Cavanagh has also created the ability to trade risk. In the insurance market, there is a buy and hold philosophy. In other words, portfolios of risk are created and protected on an annual basis. Through the CHI there is the ability to trade risk, an option there have never been before in this industry.

At present, the index is restricted to the US, although Cavanagh states that if Carvill can find the territories, then they will expand. Japan has excellent weather data and advisers that efficiently capture data relating to tsunamis or typhoons. Europe on the other hand, produces patchy and inconsistent data due to the number of countries involved, creating a lack of consistency regarding data output. For now Carvill seem focused on expanding the American market.

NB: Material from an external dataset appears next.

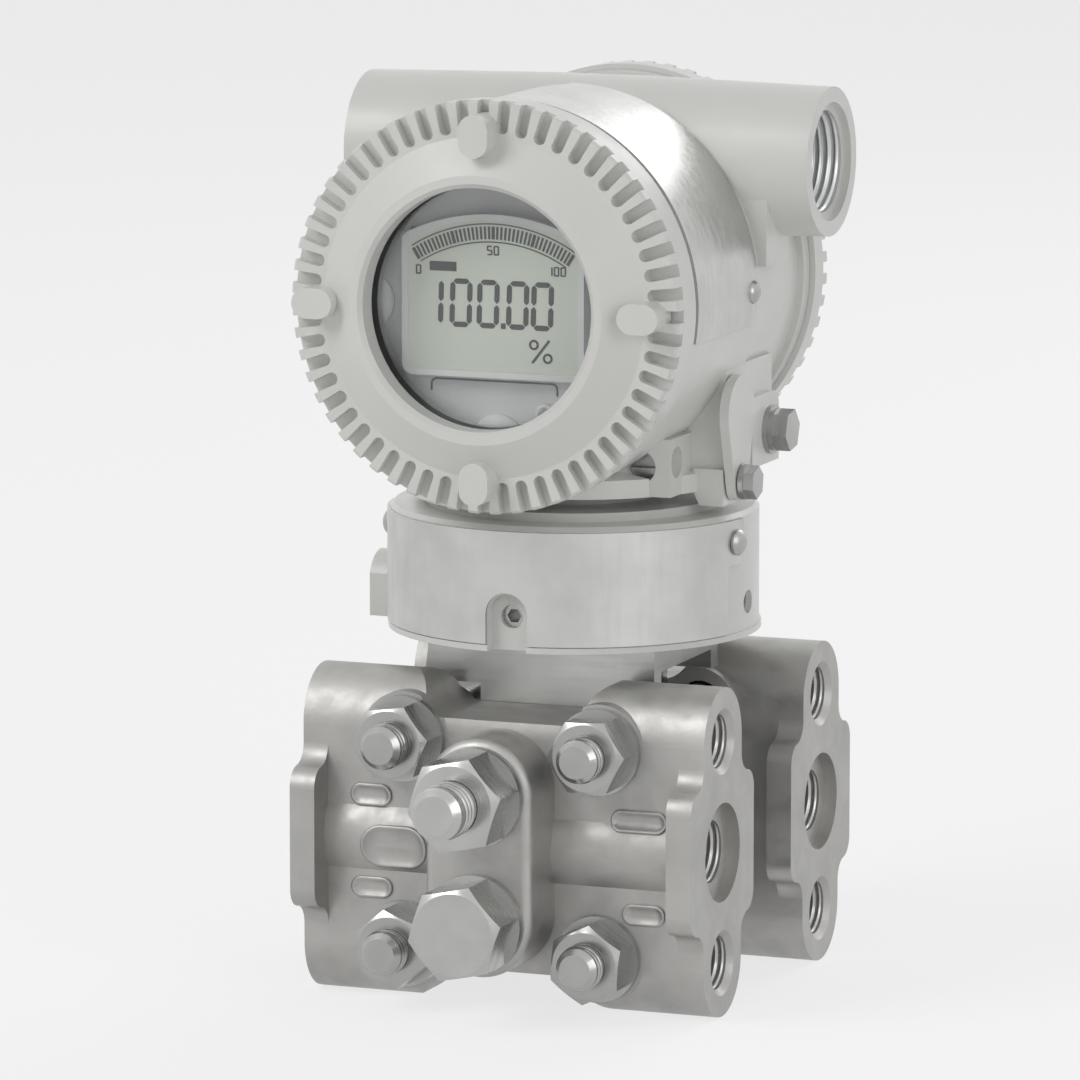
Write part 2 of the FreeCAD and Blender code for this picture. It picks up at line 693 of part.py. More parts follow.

The major competition comes from two other products. The first is a NYMEX product promoted by Gallagher’s, an insurance brokerage in the USA. This product uses, Property Claims Service data (PCS). This is essentially landfall data; damage data that is captured from a number of different insurance companies in the States, from which you can adjudicate on the size of the event. The major difference from the CHI is that damage is the key factor. In essence, it is a damage index and it has a settlement of three months after the close of the contract. The contracts themselves run for 12 months, then the settlement period is three months following.

However there are significant problems with this index. Katrina again serves as a useful example. Katrina happened in September 2005. The PCS data works by putting out an initial estimate of loss. When they estimate that initially they estimated it at USD21 billion. The 12 months later they revised it to USD41 billion. There is therefore huge basis risk associated with any product that deals with initial estimates PCS.

The other rival is the Insurance Futures Exchange Services (IFEX). This index also uses PCS but instead only use the final estimate PCS, so, like the previous product, these contracts are structured on a twelve month basis, however you have to wait 18 months for the final settlement.

This is where the CHI separates itself from its rivals. Because actual damage is not an issue, according to Cavanagh: “The minute we put out an advisory on the size of the loss it is calculated by the last advisory prior to landfall then in 12 to 24 hours we denominate a value. In 36 hours the money is in the bank. Cash flow wise it is fantastic for our business.” In an age where many companies cannot wait for delayed payment, increased liquidity can only be a bonus. While many conservatives out there may grumble on the increasing expansion of derivatives into new spheres, the CHI allows you not only to hedge risk, but also to expand and diversify your portfolio. It may also be the end of weather as small talk.

Biography
John began his career in 1975 in London with Lloyd’s brokers Alexander Howden & Company, and later joined Willis Faber & Dumas in the North America Reinsurance area in 1977, becoming a divisional director in 1982. During this period he spent a lengthy secondment working with Johnson & Higgins and Wilcox in New York. In 1984, Cavanagh joined J. H. Minet & Co. Ltd as director of the North American Insurance Division, and during 1987, he became deputy managing Director of Minet Re, Ltd. John joined Carvill in 1988 as a director of R. K. Carvill & Co. Ltd, and was appointed Vice chairman of Carvill America, Inc. in 1996. John was appointed chairman of Carvill Re in November 2004 and joint CEO of Carvill in April 2005.